Brokerages can seek to liquidate their holdings under Chapter 7 of the code, a move that the Drexel unit has not made. Drexel could try to liquidate outside of bankruptcy court, though.

″It was thought by Congress too difficult to have a true reorganization where you have customer claims for securities that are in the possession of the stockbroker,″ said New York bankruptcy attorney Richard Lieb. ″What’s really needed is to liquidate the positions.″

But Lieb said it was rare for a securities firm to survive a bankruptcy filing by its parent. ″I am unaware of a successful reorganization out of bankruptcy or by other means of a stock brokerage firm,″ he said.

Securities firms typically hold and use securities owned by other parties. Because firms control but don’t own such assets, it is difficult to determine who gets what in a reorganization.

Instead, brokerage firms that go belly-up are protected under a federal agency known as the Securities Investors Protection Corp., established about 10 years ago.

The corporation appoints an independent trustee who administers the liquidation and a federal insurance fund to protect customers of an insolvent brokerage firm. The fund is supported by contributions from securities firms.

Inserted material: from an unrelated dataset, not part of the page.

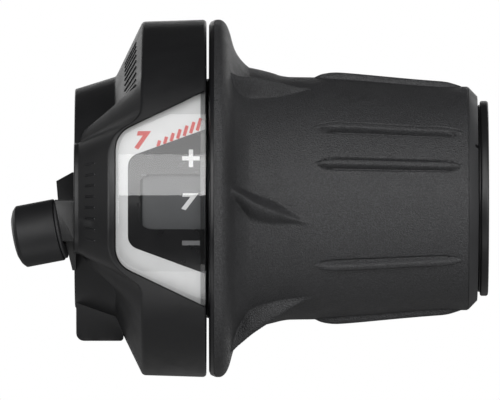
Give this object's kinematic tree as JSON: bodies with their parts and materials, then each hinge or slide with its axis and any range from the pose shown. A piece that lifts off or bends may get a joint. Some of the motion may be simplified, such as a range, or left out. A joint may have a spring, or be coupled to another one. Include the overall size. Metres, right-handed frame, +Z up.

Experts compare the agency with the Federal Deposit Insurance Corp., which protects commercial bank deposits.

Typically, the net proceeds of the securities on hand are pooled and distributed among the various holders of a security.But since brokerages manage their holdings actively, often there isn’t enough of the security to go around.

In the case of the shortage, the federal insurance fund can cover at least some of the difference, bankruptcy experts said.

There have been two bankruptcy court filings by brokerage parents in the last year. L.F. Rothschild Holdings Inc., whose subsidiary was severely damaged in the 1987 stock market crash, sought Chapter 11 protection last June.

Earlier this month, J.T. Moran Financial Corp., parent of a 3-year-old over-the-counter brokerage, filed amid a shortage of capital and a host of legal problems.

The largest near collapse was by E.F. Hutton & Co., the retail brokerage that faced a damaging credit downgrade after the 1987 crash before it was resuced by what is now Shearson Lehman Hutton Inc.

Drexel’s filing is believed to be the largest on record. Bankruptcy experts could come up with no other filing that would compare.